Usually in this musical genre the words just deal with love. It's A Long Way To Go deals with a totally different subject. How you came up with that idea?

This Kosovo thing really hit me. It seems so easy to watch the news and when the news is over the thought process is over. The song all started with the line &qout;holdin' their children, man, that could be my girl." There were these images on the TV of mothers holding there children and I thought how it would be if it were my daughter. I thought, I wouldn't stop thinking about that after the news was over, if it was closer to home. And from there I just developed the lyric around identifying how war has touched us all closer than we think. I am really proud of that lyric but I am surprised you picked up on it. Most of the people I talk to don't seem to get the depth in that song.

Will you use different topics in future?

I am always trying to think of things to write about. It all depends on the inspiration you get from what is around you at the time you are writing.

I like the cover artwork very much. How came up with the idea? And who did it?

Well that is all under the direction of Halil Turk at Escape Music. He has a guy at a company called Crusoe. This guy has lots of good ideas and Halil gives him some instruction and he goes from there. He sends his ideas to me and I make a few suggestions but mostly he is on his own. I like to work with people that are truly talented in their own profession. If I was good at artwork I would do it myself. But then of course I wouldn't be into my music like I am.

What's about playing live? Is anything planned?

We have been trying to get to Germany to do a few shows but so far the expense has kept us from doing that. We want to do our first shows in a place were we can support our albums. Any help we can get in that direction would be greatly appreciated. We would love to support a tour over there.

Do you think that this kind of music will become more popular again? Other musical styles returned, there is a retro trend...

Well, I am not sure where they put us as far as retro. We try to stay true to a late 70's type of sound with a bit of Y2K thrown in for the alternative edge. Something old and something new. I do believe if people listen to our lyrics and the power of the music that it should cross some time barriers and appeal to the current audience.

How is the situation for your music in the States?

The US is very trendy. We don't even try to promote Alliance here. If we want to stay true to what we do and do it the way we want to do it, then we must stay away from the American record companies. They would ruin what we have. It is too important to us to do it the way we see it. I am very proud of this album. I think it is my best album lyric wise and vocal wise. For me personally that is the most important part of it. To express my musical feelings as they come out of me. I have other musical releases in the States. I have just finished the soundtrack to a CD-ROM game called Wheel Of Time. I wrote all the music for that and it is starting to be a very big seller. I also do a lot of trailer music for Miramax films. Keeps me busy.

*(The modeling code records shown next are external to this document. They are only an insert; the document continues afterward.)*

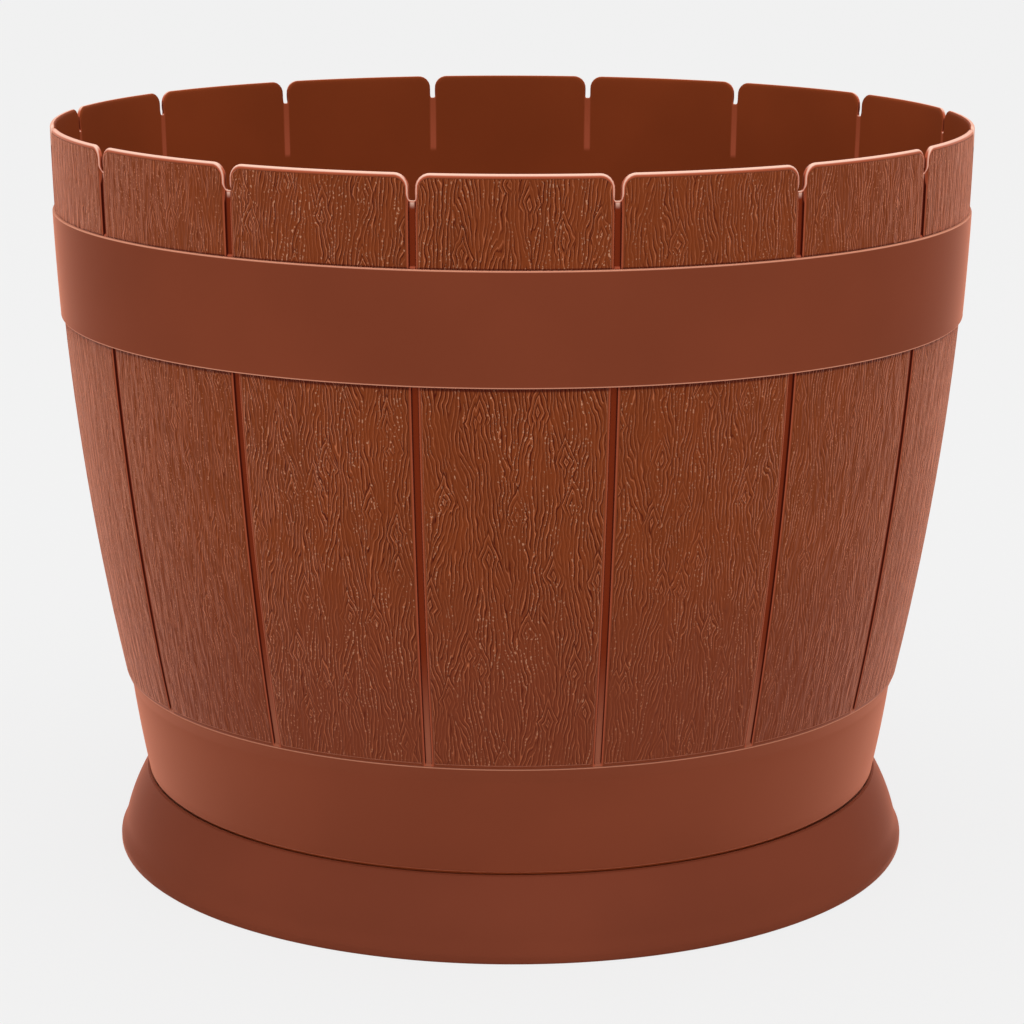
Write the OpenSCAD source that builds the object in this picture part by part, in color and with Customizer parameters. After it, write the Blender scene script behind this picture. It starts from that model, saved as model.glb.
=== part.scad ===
// Barrel-shaped floor planter, moulded in plastic with a wood-stave look.
// A one-piece pot stands in a flared base tray and carries two hoops and push-in drain plugs.
// +Z is up. The origin is the centre of the base where it meets the floor.

/* [Pot] */
// Outside radius of the staves at the widest line of the barrel
barrel_r = 240; // [220:1:260]
// Radius of the curve that the staves follow from top to bottom
stave_curve_r = 1500; // [1300:10:1800]
// Height of the widest line of the barrel above the rim
widest_above_rim = 16.7; // [5:0.1:30]
// Height of the pot from the lower edge of the lower hoop to the rim
pot_h = 347; // [320:1:380]
// Thickness of the pot's wall
wall_t = 2.8; // [2.4:0.1:3.6]
// Thickness of the pot's floor
floor_t = 3; // [2.4:0.1:4]
// Fillet between wall and floor inside the pot
floor_fillet_r = 6; // [2:0.5:10]

/* [Staves] */
// Number of staves around the pot
stave_count = 16; // [14:1:18]
// Width of the open notch between two stave tops
notch_w = 2.8; // [2:0.1:4]
// Depth of the notch below the rim
notch_depth = 12.7; // [10:0.1:16]
// Radius of the upper corners of each stave
stave_corner_r = 7; // [4:0.5:9]
// Width of the groove between two staves
groove_w = 3.4; // [2.4:0.1:4.4]
// Depth of the groove, which leaves a thin web behind it
groove_depth = 1.5; // [1:0.1:1.8]
// Distance from the round lower end of a groove to the lower hoop
groove_stop = 1.5; // [1:0.1:4]

/* [Upper hoop] */
// Distance from the rim down to the top edge of the upper hoop
upper_hoop_drop = 43.9; // [36:0.1:60]
// Height of the upper hoop
upper_hoop_h = 54.9; // [40:0.1:70]
// Thickness of the upper hoop
upper_hoop_t = 1.8; // [1.7:0.1:2.2]
// How far the upper hoop stands proud of the staves at its top edge
upper_hoop_proud_top = 1.15; // [0.8:0.05:1.4]
// How far the upper hoop stands proud of the staves at its bottom edge
upper_hoop_proud_bottom = 1.65; // [1.2:0.05:1.65]
// Outward belly of the upper hoop's face
upper_hoop_belly = 0.2; // [0.1:0.1:0.6]
// Radius of the outer edges of both hoops
hoop_edge_r = 0.7; // [0.4:0.1:0.8]

/* [Lower hoop] */
// Height of the lower hoop from its bottom edge to the ends of the staves
lower_hoop_h = 56.7; // [45:0.1:70]
// Thickness of the lower hoop
lower_hoop_t = 2; // [1.6:0.1:2.6]
// Height of the flared lip that closes the hoop against the stave ends
lip_h = 7.5; // [5:0.1:10]
// How far the lip's top edge lies inside the face of the staves
lip_inset = 0.4; // [0.2:0.1:1]
// How far the hoop's face below the lip lies inside the line of the staves
lower_hoop_inset = 1.65; // [1.2:0.05:2.2]
// How far the hoop's face draws in from the lip to its bottom edge
lower_hoop_taper = 7.8; // [6:0.1:9]
// Outward belly of the lower hoop's face
lower_hoop_belly = 0.4; // [0.1:0.1:0.8]
// Radius of the rounded bottom edge of the lower hoop
lower_edge_r = 1.6; // [0.8:0.1:1.6]

/* [Base] */
// Height of the base
base_h = 40.5; // [38:0.5:50]
// How far the foot of the base stands outside its rim
base_flare = 15.4; // [12:0.1:20]
// How far the rim of the base stands outside the bottom edge of the lower hoop
base_rim_step = 0.6; // [0.3:0.1:1.5]
// Thickness of the base's flared skirt
skirt_t = 2.8; // [2.4:0.1:3.4]
// Height of the upright band at the foot of the skirt
foot_band_h = 4.5; // [3:0.1:6]
// Height of the bevel between the foot band and the skirt
foot_bevel_h = 6; // [4:0.1:8]
// Width of the bevel between the foot band and the skirt
foot_bevel_w = 2.7; // [2:0.1:4]
// Outward belly of the skirt against a straight line
skirt_belly = 1.45; // [0.5:0.05:2]
// Width of the hollow between the skirt and the tray's wall at its upper end
fork_w = 1.2; // [0.8:0.1:2]
// Radius of the bottom edge of the foot
foot_edge_r = 1.5; // [0.5:0.1:2]
// Height of the tray's floor above the ground
tray_floor_z = 14; // [10:0.5:18]
// Thickness of the tray's floor and its inner wall
tray_t = 2.4; // [2:0.1:3]
// Number of stiffening ribs under the tray
rib_count = 12; // [8:1:16]
// Thickness of the ribs and the rings under the tray
rib_t = 2.2; // [1.6:0.1:3]
// Diameter of the ring that the ribs meet at the centre
hub_d = 90; // [60:5:140]
// Height of the ribs' lower edge above the ground
rib_lift = 6; // [3:0.5:6]

/* [Drain] */
// Height of the pot's floor above the tray's floor, which leaves room for drained water
water_h = 15; // [13:0.5:18]
// Diameter of the ring under the pot that stands in the tray
pot_foot_d = 330; // [280:1:350]
// Width of the ring under the pot
pot_foot_w = 3.2; // [2.4:0.1:5]
// Number of gaps in the ring that let the water level out
foot_gap_count = 4; // [3:1:6]
// Width of each gap in the ring
foot_gap_w = 24; // [12:1:40]
// Diameter of the circle that the drain holes lie on
drain_circle_d = 190; // [120:1:240]
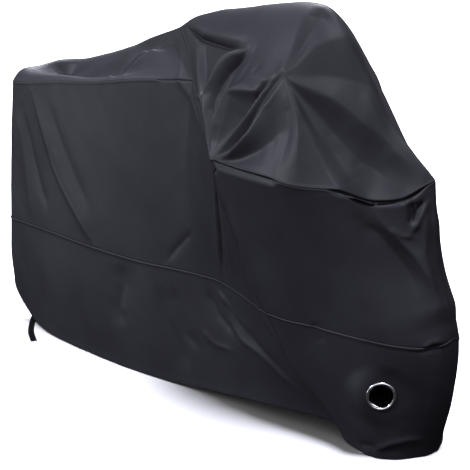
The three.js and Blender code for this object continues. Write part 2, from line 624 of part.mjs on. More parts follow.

You have your own studio now. Does it make working easier for you?

I have had my own studio since I got out of high school. Just now I have the best of everything equipment wise. Songwriting and recording has always been a one step pro­cess for me. I write and record a demo all at the same time. Then I go back and adjust it as I find better pieces to fit in. My studio is booked so much that sometimes it is hard to find the piece of mind to sit down and write, but I manage to write at least one album's worth of songs I would release each year. Plus all the music I do for Miramax and other original music projects.

Do you use the studio just for your own band / project? Or do you work there with other bands? If yes, do you produce them? And who recorded there?

I produce a lot of bands here. Just last year I did the new Tempest album, Softball for Japan, the latest Pangaea CD, The Wheel of Time soundtrack album, two Mother Goose Rocks kids albums and a host of other projects that keep me booked all year long.

What do you think about the Internet?

I think it is a great place to research things and also to organise your thoughts for interviews, like this. Much more complete than a phone or in person interview. It gives you time to think and write from the heart. As if it were a song.

There is your own homepage and there is also Alliance presented. Do you do the homepage on your own? Or do you just give the information?

My assistant Pat Moore does my web page. He is a great friend and very good at this web stuff. I am lost when it comes to HTML. Again, leave the job to someone who does it professionally. He check all my mail and send on the important stuff and is always updating something for me. He also is the manager of my studio Soundtek Studios.

Do you think the Internet helps bands, which are not part of the actual trend?

It helps anybody that can get people to their site. That is the trick. It must be advertised in someway to get people to come to the site and look at your information.

ELP released many very good records and everyone in the band is a great musician. How was it to work with Keith Emerson and Carl Palmer?

There are no two better musicians in the world. They treated me with respect and as an equal that at that time in my career was a blessing. It was a great time in my musical career and I still talk to Keith quite often and to Carl about twice a year.